§ **SHORT TASK**
Write out each line beneath this one exactly as it reads.

§ **DATA EXTRACT**
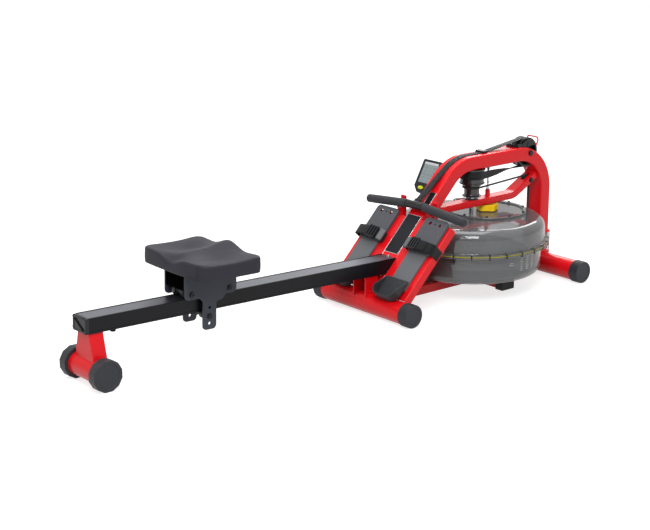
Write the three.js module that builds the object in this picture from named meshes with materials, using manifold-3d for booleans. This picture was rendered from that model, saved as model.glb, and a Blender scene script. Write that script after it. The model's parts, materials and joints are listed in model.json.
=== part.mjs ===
// Water rowing machine: sloping seat rail, bent tube arch, water tank with paddle wheel.
// Millimetres, +Z up. +X runs from the rear foot to the tank, +Y to the rower's left.
// While it is built, X is measured from the rear end of the rail; the last lines centre it.
import * as THREE from 'three';
import { mergeVertices } from 'three/addons/utils/BufferGeometryUtils.js';
import Module from 'manifold-3d';

const wasm = await Module();
wasm.setup();

// Clearances and facet counts
const gap = 0.3;
const runningGap = 1;
const overrun = 60;
const smallSides = 12;
const roundSides = 20;
const wheelSides = 24;
const tankSides = 40;
const bendSteps = 8;
const filletSteps = 5;
const innerFilletSteps = 4;
const strapSteps = 18;
const strapTensionShare = 0.2;
const cordSides = 8;

// Seat rail, sloping down to the front
const railWidth = 76.2;
const railHeight = 49.5;
const railWall = 3;
const railRearHeight = 170.2;
const railSlope = Math.atan(0.0279);
const railRim = 6;
const railRecess = 3;
const railGroove = 1.2;
const railGrooveHeight = 4;
const railGrooveLevel = 7;
const stripBelowRim = 1;
const endCapThickness = 12;
const endCapCorner = 5;
const endCapBevel = 3;
const endCapPlugDepth = 16;
const stopAlongRail = 118;
const stopRadius = 9;
const stopHeight = 18;

// Rear foot
const rearFootX = 34.4;
const rearCapFlat = 49.4;
const rearCapFace = 101;
const rearCapThickness = 33;
const rearCapSides = 12;
const rearTubeRadius = 38;
const tubeWall = 2.5;
const legDepth = 50;
const legOffset = 4.6;
const legTopHalfWidth = 33;
const legFootHalfWidth = 52;
const legFlareHeight = 90;

// Middle and front feet
const footTubeRadius = 38;
const footCapFlat = 40.8;
const footCapThickness = 41;
const footCapPlug = 14;
const capFaceRecess = 1.5;
const capRimShare = 0.72;
const midFootX = 1144;
const midFootFace = 242;
const frontFootSetback = 16;
const frontFootFace = 253;
const lugThickness = 5;
const lugSpread = 30;
const lugBack = 32;
const lugFront = 24;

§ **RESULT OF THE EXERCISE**
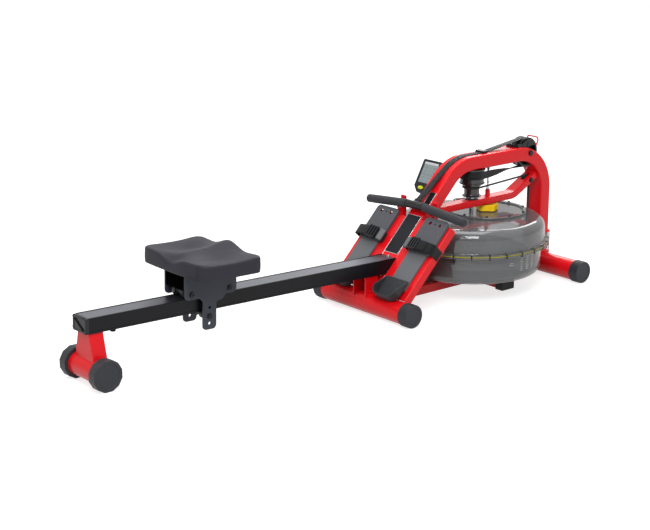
Write the three.js module that builds the object in this picture from named meshes with materials, using manifold-3d for booleans. This picture was rendered from that model, saved as model.glb, and a Blender scene script. Write that script after it. The model's parts, materials and joints are listed in model.json.
=== part.mjs ===
// Water rowing machine: sloping seat rail, bent tube arch, water tank with paddle wheel.
// Millimetres, +Z up. +X runs from the rear foot to the tank, +Y to the rower's left.
// While it is built, X is measured from the rear end of the rail; the last lines centre it.
import * as THREE from 'three';
import { mergeVertices } from 'three/addons/utils/BufferGeometryUtils.js';
import Module from 'manifold-3d';

const wasm = await Module();
wasm.setup();

// Clearances and facet counts
const gap = 0.3;
const runningGap = 1;
const overrun = 60;
const smallSides = 12;
const roundSides = 20;
const wheelSides = 24;
const tankSides = 40;
const bendSteps = 8;
const filletSteps = 5;
const innerFilletSteps = 4;
const strapSteps = 18;
const strapTensionShare = 0.2;
const cordSides = 8;

// Seat rail, sloping down to the front
const railWidth = 76.2;
const railHeight = 49.5;
const railWall = 3;
const railRearHeight = 170.2;
const railSlope = Math.atan(0.0279);
const railRim = 6;
const railRecess = 3;
const railGroove = 1.2;
const railGrooveHeight = 4;
const railGrooveLevel = 7;
const stripBelowRim = 1;
const endCapThickness = 12;
const endCapCorner = 5;
const endCapBevel = 3;
const endCapPlugDepth = 16;
const stopAlongRail = 118;
const stopRadius = 9;
const stopHeight = 18;

// Rear foot
const rearFootX = 34.4;
const rearCapFlat = 49.4;
const rearCapFace = 101;
const rearCapThickness = 33;
const rearCapSides = 12;
const rearTubeRadius = 38;
const tubeWall = 2.5;
const legDepth = 50;
const legOffset = 4.6;
const legTopHalfWidth = 33;
const legFootHalfWidth = 52;
const legFlareHeight = 90;

// Middle and front feet
const footTubeRadius = 38;
const footCapFlat = 40.8;
const footCapThickness = 41;
const footCapPlug = 14;
const capFaceRecess = 1.5;
const capRimShare = 0.72;
const midFootX = 1144;
const midFootFace = 242;
const frontFootSetback = 16;
const frontFootFace = 253;
const lugThickness = 5;
const lugSpread = 30;
const lugBack = 32;
const lugFront = 24;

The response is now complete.